## Goal of the exercise:
Your answer should consist solely of the lines from the one with "Continue the Blender" through the one with "return sections[::-1]", copied exactly, endpoints included.

─── Dataset extract ───

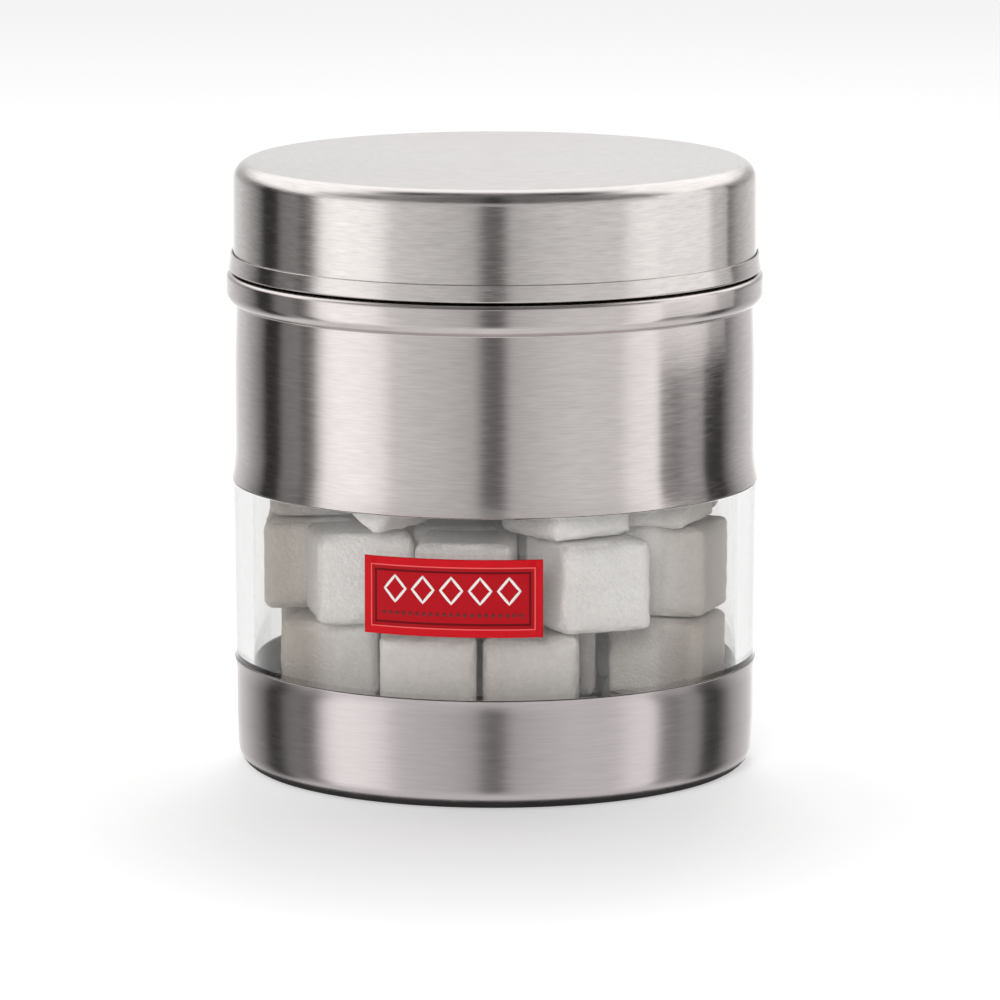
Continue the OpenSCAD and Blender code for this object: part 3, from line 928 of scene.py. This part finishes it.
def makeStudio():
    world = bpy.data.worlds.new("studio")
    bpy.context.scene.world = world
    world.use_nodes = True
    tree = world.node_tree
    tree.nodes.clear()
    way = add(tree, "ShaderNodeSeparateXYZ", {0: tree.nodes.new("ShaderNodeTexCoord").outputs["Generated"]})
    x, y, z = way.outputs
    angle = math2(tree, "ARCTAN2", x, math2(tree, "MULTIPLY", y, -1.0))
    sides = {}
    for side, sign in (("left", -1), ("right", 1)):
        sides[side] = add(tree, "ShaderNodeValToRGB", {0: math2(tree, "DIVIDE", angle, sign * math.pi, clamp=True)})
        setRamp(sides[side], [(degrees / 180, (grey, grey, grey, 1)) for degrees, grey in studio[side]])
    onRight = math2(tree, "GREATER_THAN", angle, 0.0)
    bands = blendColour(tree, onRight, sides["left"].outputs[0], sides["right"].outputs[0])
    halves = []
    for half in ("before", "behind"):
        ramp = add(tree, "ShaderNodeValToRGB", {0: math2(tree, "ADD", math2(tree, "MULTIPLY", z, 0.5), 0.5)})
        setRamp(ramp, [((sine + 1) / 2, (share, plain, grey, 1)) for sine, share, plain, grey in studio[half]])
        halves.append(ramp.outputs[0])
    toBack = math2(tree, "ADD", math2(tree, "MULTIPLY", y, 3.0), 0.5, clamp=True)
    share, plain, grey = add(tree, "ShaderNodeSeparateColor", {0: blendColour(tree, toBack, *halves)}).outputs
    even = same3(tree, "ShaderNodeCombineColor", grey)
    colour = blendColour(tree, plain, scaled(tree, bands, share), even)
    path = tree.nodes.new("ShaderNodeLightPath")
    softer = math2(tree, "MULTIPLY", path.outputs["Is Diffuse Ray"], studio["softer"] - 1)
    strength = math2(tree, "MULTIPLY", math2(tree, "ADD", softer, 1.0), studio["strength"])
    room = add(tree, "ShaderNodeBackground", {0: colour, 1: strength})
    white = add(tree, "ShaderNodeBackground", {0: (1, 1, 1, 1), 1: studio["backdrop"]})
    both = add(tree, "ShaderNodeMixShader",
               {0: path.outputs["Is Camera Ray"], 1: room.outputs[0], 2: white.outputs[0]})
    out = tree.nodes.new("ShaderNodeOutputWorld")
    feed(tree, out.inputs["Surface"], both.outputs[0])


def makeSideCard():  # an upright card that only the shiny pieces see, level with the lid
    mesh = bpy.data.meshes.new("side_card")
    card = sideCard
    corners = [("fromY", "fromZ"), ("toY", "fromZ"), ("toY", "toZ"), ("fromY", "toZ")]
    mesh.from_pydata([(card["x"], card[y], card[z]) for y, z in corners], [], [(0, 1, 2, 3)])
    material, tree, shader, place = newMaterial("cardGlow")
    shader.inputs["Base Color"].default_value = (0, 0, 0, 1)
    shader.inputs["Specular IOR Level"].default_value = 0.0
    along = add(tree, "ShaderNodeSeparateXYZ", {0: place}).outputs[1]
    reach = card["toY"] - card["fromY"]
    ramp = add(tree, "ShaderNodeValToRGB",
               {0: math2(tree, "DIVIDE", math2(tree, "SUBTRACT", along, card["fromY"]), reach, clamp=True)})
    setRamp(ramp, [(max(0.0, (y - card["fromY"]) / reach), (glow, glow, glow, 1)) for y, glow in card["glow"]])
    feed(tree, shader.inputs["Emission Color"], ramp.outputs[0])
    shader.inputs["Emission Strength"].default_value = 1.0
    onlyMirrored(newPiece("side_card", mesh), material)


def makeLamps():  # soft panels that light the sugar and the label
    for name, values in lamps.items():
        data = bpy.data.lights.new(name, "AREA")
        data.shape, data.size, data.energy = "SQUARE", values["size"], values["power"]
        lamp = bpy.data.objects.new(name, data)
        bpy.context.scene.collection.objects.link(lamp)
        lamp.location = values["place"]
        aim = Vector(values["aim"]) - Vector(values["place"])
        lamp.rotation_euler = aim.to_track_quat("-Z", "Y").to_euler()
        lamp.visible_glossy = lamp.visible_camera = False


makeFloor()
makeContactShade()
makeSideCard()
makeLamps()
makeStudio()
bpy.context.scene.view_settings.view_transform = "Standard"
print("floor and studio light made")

───
─── Dataset extract ───

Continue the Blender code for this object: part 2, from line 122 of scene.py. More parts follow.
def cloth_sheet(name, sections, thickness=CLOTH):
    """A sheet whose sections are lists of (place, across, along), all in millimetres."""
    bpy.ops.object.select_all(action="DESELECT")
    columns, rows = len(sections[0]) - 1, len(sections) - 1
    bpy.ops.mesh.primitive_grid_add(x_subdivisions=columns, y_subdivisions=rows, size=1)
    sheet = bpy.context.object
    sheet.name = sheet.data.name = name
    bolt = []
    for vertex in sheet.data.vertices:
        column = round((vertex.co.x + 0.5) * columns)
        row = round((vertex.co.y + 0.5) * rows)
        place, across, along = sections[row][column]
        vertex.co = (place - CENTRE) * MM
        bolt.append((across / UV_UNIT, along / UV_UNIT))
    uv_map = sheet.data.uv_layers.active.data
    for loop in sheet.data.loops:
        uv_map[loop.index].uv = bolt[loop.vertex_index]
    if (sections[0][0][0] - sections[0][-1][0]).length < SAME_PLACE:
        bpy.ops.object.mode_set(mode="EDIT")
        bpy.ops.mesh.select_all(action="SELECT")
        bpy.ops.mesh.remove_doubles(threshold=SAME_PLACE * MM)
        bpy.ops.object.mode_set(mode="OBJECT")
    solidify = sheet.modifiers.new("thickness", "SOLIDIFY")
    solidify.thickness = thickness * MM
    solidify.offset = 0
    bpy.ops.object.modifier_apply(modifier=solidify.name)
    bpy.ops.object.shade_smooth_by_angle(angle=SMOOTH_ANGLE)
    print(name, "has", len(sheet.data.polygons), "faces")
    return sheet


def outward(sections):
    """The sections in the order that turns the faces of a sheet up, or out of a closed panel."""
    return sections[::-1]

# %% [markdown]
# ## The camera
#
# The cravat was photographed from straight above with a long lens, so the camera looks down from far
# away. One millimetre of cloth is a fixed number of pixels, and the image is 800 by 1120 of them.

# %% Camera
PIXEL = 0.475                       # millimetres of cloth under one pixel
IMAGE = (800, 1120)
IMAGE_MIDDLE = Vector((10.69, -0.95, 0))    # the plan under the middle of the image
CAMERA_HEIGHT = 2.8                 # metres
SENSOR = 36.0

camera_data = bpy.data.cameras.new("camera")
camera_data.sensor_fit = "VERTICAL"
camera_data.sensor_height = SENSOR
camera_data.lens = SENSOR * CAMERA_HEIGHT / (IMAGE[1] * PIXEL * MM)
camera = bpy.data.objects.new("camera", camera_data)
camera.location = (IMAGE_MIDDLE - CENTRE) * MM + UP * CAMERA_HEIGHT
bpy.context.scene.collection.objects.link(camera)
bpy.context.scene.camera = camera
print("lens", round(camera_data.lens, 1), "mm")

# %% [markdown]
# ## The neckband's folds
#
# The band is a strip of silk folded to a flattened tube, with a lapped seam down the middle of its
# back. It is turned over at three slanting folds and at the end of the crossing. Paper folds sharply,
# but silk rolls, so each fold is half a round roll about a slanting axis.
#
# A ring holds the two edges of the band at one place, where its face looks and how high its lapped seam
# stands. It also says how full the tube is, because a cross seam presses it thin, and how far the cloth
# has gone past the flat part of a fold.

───

## Answer to this exercise:
Continue the Blender code for this object: part 2, from line 122 of scene.py. More parts follow.
def cloth_sheet(name, sections, thickness=CLOTH):
    """A sheet whose sections are lists of (place, across, along), all in millimetres."""
    bpy.ops.object.select_all(action="DESELECT")
    columns, rows = len(sections[0]) - 1, len(sections) - 1
    bpy.ops.mesh.primitive_grid_add(x_subdivisions=columns, y_subdivisions=rows, size=1)
    sheet = bpy.context.object
    sheet.name = sheet.data.name = name
    bolt = []
    for vertex in sheet.data.vertices:
        column = round((vertex.co.x + 0.5) * columns)
        row = round((vertex.co.y + 0.5) * rows)
        place, across, along = sections[row][column]
        vertex.co = (place - CENTRE) * MM
        bolt.append((across / UV_UNIT, along / UV_UNIT))
    uv_map = sheet.data.uv_layers.active.data
    for loop in sheet.data.loops:
        uv_map[loop.index].uv = bolt[loop.vertex_index]
    if (sections[0][0][0] - sections[0][-1][0]).length < SAME_PLACE:
        bpy.ops.object.mode_set(mode="EDIT")
        bpy.ops.mesh.select_all(action="SELECT")
        bpy.ops.mesh.remove_doubles(threshold=SAME_PLACE * MM)
        bpy.ops.object.mode_set(mode="OBJECT")
    solidify = sheet.modifiers.new("thickness", "SOLIDIFY")
    solidify.thickness = thickness * MM
    solidify.offset = 0
    bpy.ops.object.modifier_apply(modifier=solidify.name)
    bpy.ops.object.shade_smooth_by_angle(angle=SMOOTH_ANGLE)
    print(name, "has", len(sheet.data.polygons), "faces")
    return sheet


def outward(sections):
    """The sections in the order that turns the faces of a sheet up, or out of a closed panel."""
    return sections[::-1]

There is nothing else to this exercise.